Another post today to celebrate another small milestone. One of the things I always wanted to be able to do when heavier was to wear that tank/t-shirt and jeans combo and look half way decent. Today I decided to wear my new size 12 jeans and while deciding on a top I yanked out a tank and popped it on, pleased with the effect I later topped it with a short sleeved cardy and out I went!
It's been quite important for me to take photos along this journey, it's only recently that the picture in my head of how I look is starting to match how I actually look in photos. This has been quite out of sync for some time.
I look forward to getting more involved with weights as I feel the need to really get some areas much more toned! ;)
I also have suspected that my bra size was changing, and so I went and tried on a couple of smaller sizes and low and behold my suspicions were correct! So I picked up a couple more sports bras in the smaller sizes, because it's important to keep the girls in tight when running and the like! hehehehehe
In April 2009 I found myself on the edge of a cliff, metaphorically that is. Since I was a teenager I'd struggled with my weight, I'd tried diet after diet and most of them were quite successful, for a while, I'd lose 7 - 14 kg's and then I'd go "OFF" my diet and regain the weight plus a few extra kg's to boot.
At 130kg's I was classed Morbidly Obese, at 5' 9" I no longer carried my weight well as I'd been told many a time. I found it difficult to walk up stairs, I was becoming withdrawn, and I was closely pushing out of my size 26 tops and about to move into size 24 pants. I had really pretty much given up on myself I thought this was it for me. I attributed it all to being lazy and considered that was an acceptable excuse.
With family history of diabetes, cancer, high cholesterol and heart disease, I had turned myself into a walking time bomb. Years of yo-yo dieting meant I had some good quality (and some not so good quality) information behind me, I just couldn't bring myself to apply it!

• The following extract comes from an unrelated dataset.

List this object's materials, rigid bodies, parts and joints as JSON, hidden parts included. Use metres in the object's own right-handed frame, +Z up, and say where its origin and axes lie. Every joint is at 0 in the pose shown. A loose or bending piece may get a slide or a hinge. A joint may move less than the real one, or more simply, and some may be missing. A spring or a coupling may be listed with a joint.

Then one day I woke up and I was tired, so tired, exhausted even, exhausted at the effort it took to be fat. Because despite our belief that it's the easy way, it's not, it's hard work! And I was over it.
I've spent the last almost year, re-educating myself, my eating habits, my exercise habits, my thought habits, and I've taken back control of my life. I've lost almost 36 kg's over a quarter of my body weight and I'm wearing size 16 with some 14's starting to squeeze their way in. I've discovered a love of exercise I didn't know was in me, which has led to the start of some fun runs and an ultimate goal this year of the City to Surf.
There are good and bad times that go with it, someone recently told me I should start a blog so I thought what the heck, you don't need to agree with anything I say, but if I can inspire one other person to take hold of their life and get back to living it, then I'll share my story and my ongoing journey!